La tapa es la calle. No hay tapa sin calle. Y, rara vez, calle sin tapa. Tapear es callejear. La calle y los amigos. Porque la tapa es también el amigo con quien se tapea. Tapear es ir en busca de los amigos que aguardan acodados en la barra del bar. Tapear en soledad es una práctica desviada; como de gabinete psiquiátrico. Dicho queda. Lo demás es adorno.

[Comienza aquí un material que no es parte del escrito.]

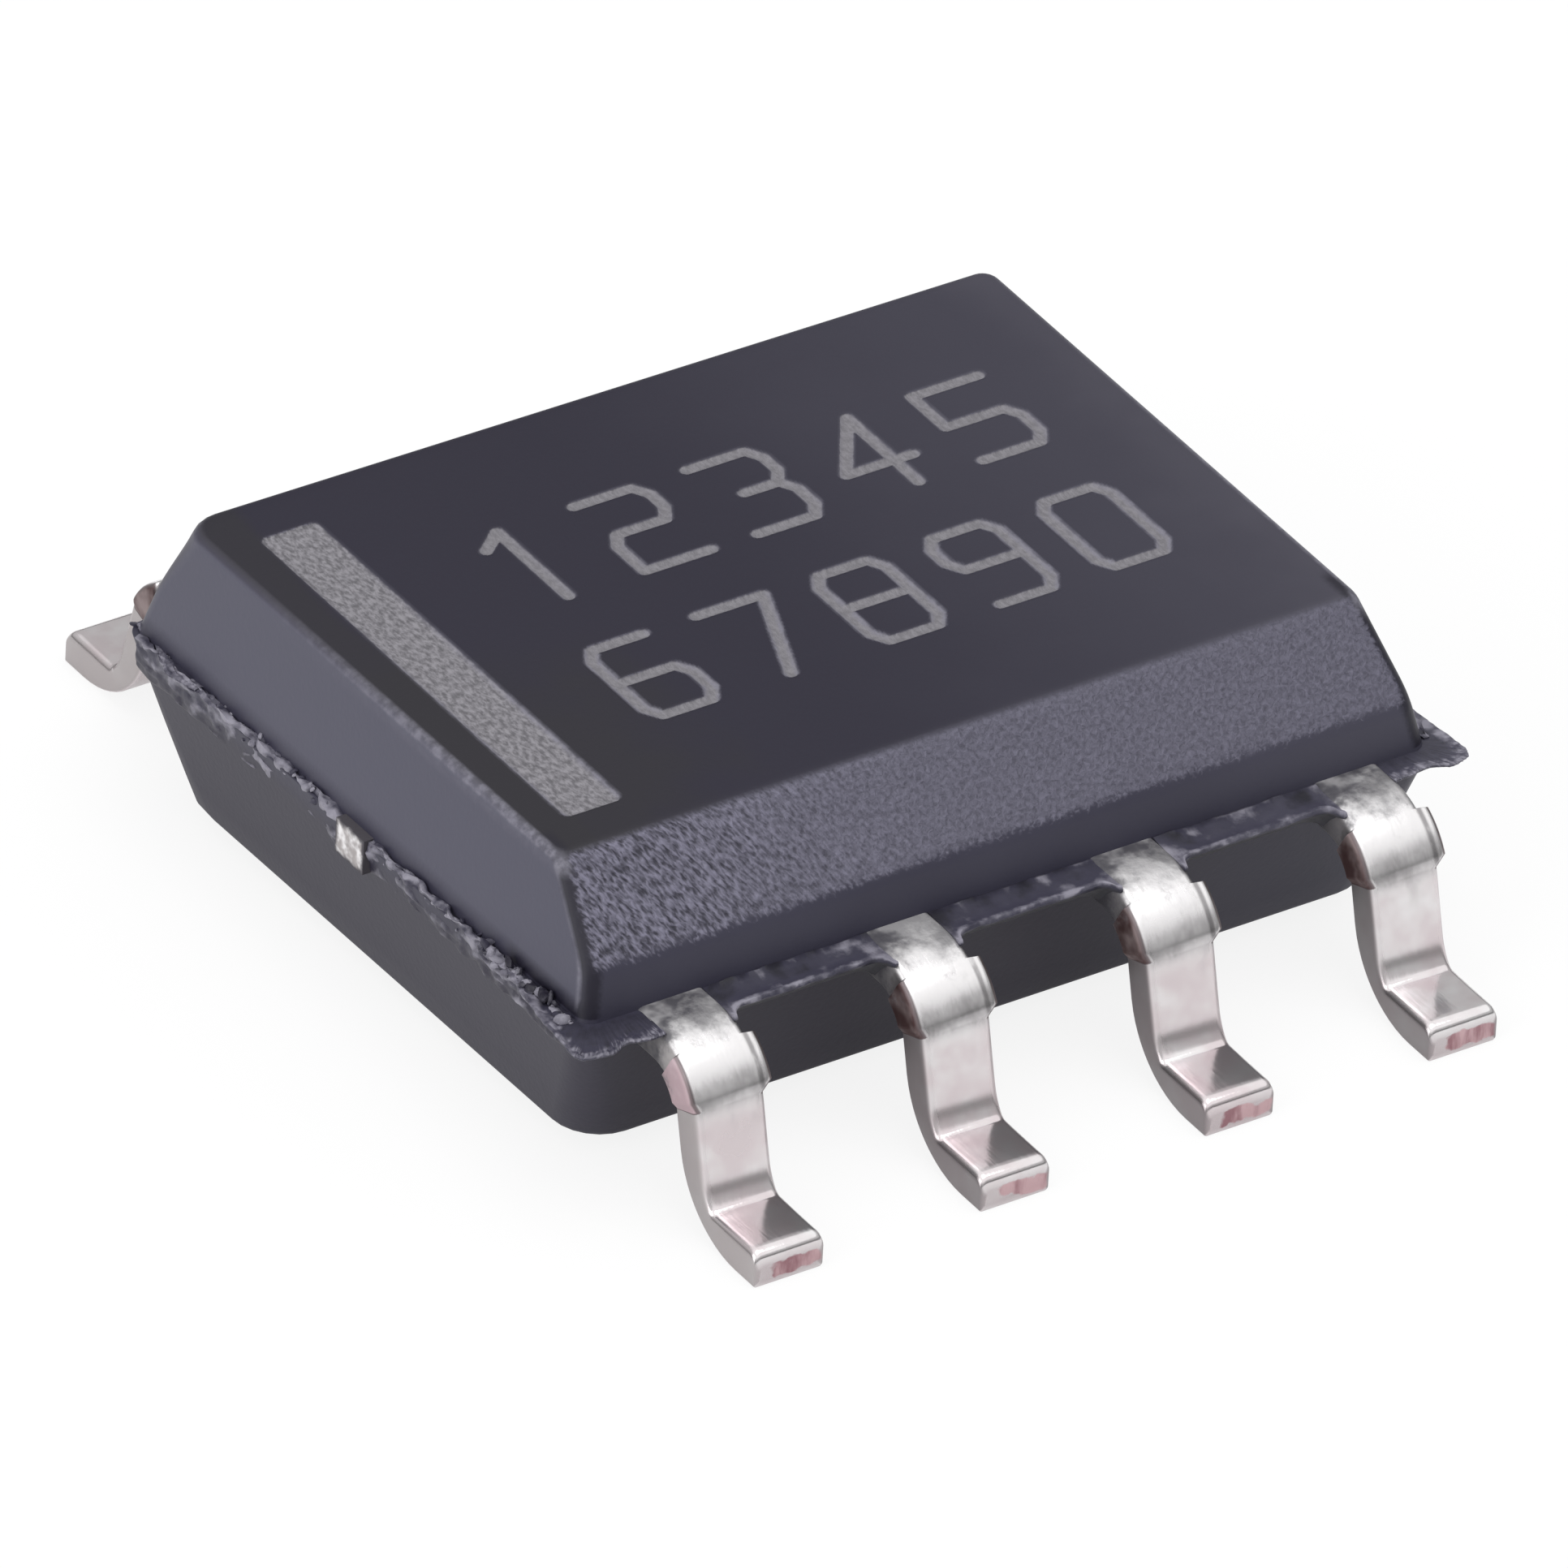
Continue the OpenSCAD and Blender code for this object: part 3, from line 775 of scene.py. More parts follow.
# %% Rough band along the ends
def rim_profile(u, sign):
    """Section of the rough band at y = u on one end: a crease, a crest and a torn face."""
    torn = 0.6 + 0.4 * bump_at(u, -1.5, 0.5) + 0.5 * bump_at(u, 0.6, 0.45) + 0.2 * wobble(u * 3, sign)
    deep = 0.19 + 0.06 * wobble(u * 4, 3.5, sign)
    chip = bump_at(u, -0.47, 0.045) if sign < 0 else 0
    top = frame_top - 0.004 - 0.03 * bump_at(u, 0, 0.13)
    crest = end_x + 0.045 + 0.012 * bump_at(abs(u), 0.135, 0.02) + 0.014 * chip
    wall = lower_wall(deep, end_x, end_draft)
    # shine: painted highlight on the crest and the torn face
    shine = 0.25 + 0.25 * torn
    # The crease at the parting line is painted dark.
    crease = [(end_x - into_wall, top - 0.05, 0, 0, 0),
              (end_x - 0.006, top - 0.02, 0, 1, 0.4),
              (end_x + 0.01, top - 0.014, 0, 1, 0.9)]
    ridge = [(end_x + 0.02, top + 0.002, shine + chip, 0.2, 1.2),
             (end_x + 0.028, top + 0.006, shine, 0, 1.2),
             (end_x + 0.034, top + 0.006, shine, 0, 1.2),
             (crest - 0.004, top + 0.004, shine + 0.15 + chip, 0, 1.3),
             (crest + 0.006, top - 0.01, shine, 0, 1.2)]
    face = [(crest + (wall + 0.014 - crest) * share ** 1.3, top - 0.014 - share * (deep - 0.014),
             shine * (1 - 0.5 * share), 0, torn * (1.2 - 0.5 * share))
            for share in (0.1, 0.2, 0.3, 0.4, 0.5, 0.6, 0.7, 0.8, 0.9)]
    foot = [(wall + 0.001, frame_top - deep - 0.012, 0, 0.3, 0.2),
            (wall - 0.05, frame_top - deep - 0.02, 0, 0, 0),
            (end_x - into_wall, frame_top - deep, 0, 0, 0)]
    return crease + ridge + face + foot


for sign in (-1, 1):
    add_ledge(lines(-side_y + 0.06, side_y - 0.1, 0.011), lambda u: rim_profile(u, sign),
              lambda u, reach, height: swollen(sign * reach, u, height), 0.02, 31 + 7 * sign)
print("rough bands: 2")


# %% Corner flash
flash_thk, flash_run = 0.03, 0.62
# Reach past the end wall and the side wall at each corner, by (at -X, at -Y)
flash_reach = {(True, True): (0.17, 0.26), (False, True): (0.14, 0.19), (False, False): (0.17, 0.08),
               (True, False): (0, 0.02)}


def along(path, share):
    """The point a share of the way along a path, where every step of the path counts the same."""
    place = min(max(share, 0), 1) * (len(path) - 1)
    first = min(int(place), len(path) - 2)
    return path[first] + (path[first + 1] - path[first]) * (place - first)


def flash_paths(end_reach, side_reach, seed):
    """Rim and root of the flash round one corner, from the outer lead to part way along the end."""
    lead_x = 1.5 * pitch + lead_width / 2 - 0.02
    x, y, run = end_x + end_reach, side_y + side_reach, side_y - flash_run
    x_in, y_in = end_x - into_wall, side_y - into_wall
    rim = [(lead_x, y - 0.02), (lead_x + 0.08, y - 0.02), (end_x - 0.09, y - 0.05), (end_x + 0.01, y),
           (x - 0.02, y - 0.03), (x, y - 0.08), (x - 0.02, side_y - 0.16), (end_x + 0.09, side_y - 0.42),
           (end_x + 0.045, run)]
    root = [(lead_x, y_in), (lead_x + 0.08, y_in), (end_x - 0.16, y_in), (x_in, y_in), (x_in, y_in),
            (x_in, y_in), (x_in, side_y - 0.2), (x_in, side_y - 0.42), (x_in, run)]
    rim, root = [Vector(p) for p in rim], [Vector(p) for p in root]
    count = 110
    shares = [i / count for i in range(count + 1)]
    smooth = [sum((along(rim, share + d) for d in (-0.016, 0, 0.016)), Vector((0, 0))) / 3
              for share in shares]
    smooth = [p + 0.01 * Vector((wobble(p.x * 9, p.y * 9, seed), wobble(p.x * 9, p.y * 9, seed + 7)))
              for p in smooth]
    return smooth, [along(root, share) for share in shares]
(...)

Llámese como se llame, tapa o pincho, banderilla o canapé, montadito o cazuelita, tapear es comer en la barra. O al sol. Desde los humildísimos altramuces a bocaditos de la más alta orfebrería. De las socorridas aceitunas a las elaboraciones más alambicadas. Todo vale si es con amigos y es en la barra nuestra de cada día. Y en las ajenas. Hay calles de bares por antonomasia. Pisar la Calle del Laurel, la muy logroñesa Calle del Laurel, es levitar a las puertas del cielo. Ahora mismo, al escribirlo, lloro. Lloro remembrando los champiñones del Bar Soriano; tres champiñones pasados por la plancha y coronados por una gamba, empalados los cuatro. Con o sin palillo. Esa es otra… ¡Dios salve a las gildas! ¿Acaso hay algo más de verdad que una gilda en cualquiera de los bares de la donostiarra Calle 31 de Agosto? Verde, salada y picante,… como Rita Hayworth. Entre zuritos, turistas japoneses y txakolí. La Gilda, quizá el primer pintxo de nuestra historia. Y de San Sebastián a Compostela… Todo por un trozo de empanada de congrio en El Gato Negro de la Rúa do Franco. Eso sí que es peregrinar. ¡Bendito sea el apóstol! Y de allí a la Plaza de las Flores de Murcia. Todo por una marinera; esa porción de ensaladilla tocada por una anchoa en salmuera y sostenida por una rosquilla de pan tostado. Tapas frías, pero también calientes. Otra vez lloro... La Calle Van Dyck de Salamanca huele a estudiantes, a parrilla y a patatas revolconas. Mares de lágrimas… Y más… La tortilla de patatas del Sagartoki en Vitoria, las gambas de Denia del Nou Manolín en Alicante, las rabas de La Bombi en Santander, las tortitas de camarones de Casa Balbino en Sanlúcar,… España de norte a sur y vuelta. Porque tapear es una herencia solar.

Pero este canto lírico a las calles y a sus tapas no sería completo sin una elegía por el tapeo de antes. Ese que ya no volverá. Apenas resisten, asediados, en barrios perdidos, algunos valientes. Valientes, pero decadentes. Me refiero a esos bares de antes, tabernas recias y singulares, que lo porfiaban todo a una sola tapa. Solo una. La mayor parte de las veces servida como gentileza para con los parroquianos. Tapas convertidas en santo y seña, en atractivo único y singular del establecimiento. Tapas, en muchas ocasiones, vinculadas a la humilde gastronomía del aprovechamiento. A la casquería más rampante. A las bienaventuradas salsas de toma pan y moja… ¿Quién no recuerda tal o cual bar de su juventud por tal o cual tapa legendaria? Humildes lugares donde fuimos felices. Una caña y, en un minúsculo platillo de café, un pedacito de gloria trinchada y en salsa. Ese recuerdo lo llevo grabado a fuego. Mollejas, callos, patatas bravas,… Ahora parece obligado ofrecer de todo (casi siempre todo malo). Y no hay barra que no ofrezca el cuento de las mil y una noches en forma de tapas variadas. Es el sino de los tiempos. Y, en alguna medida, una cierta influencia de las muy floridas barras vascas. Pero yo echo de menos aquellos otros bares, aquellas otras tabernas de antes. Arrumbadas por el tiempo, alguna aún aguanta. ¡Aquello sí que era tapear!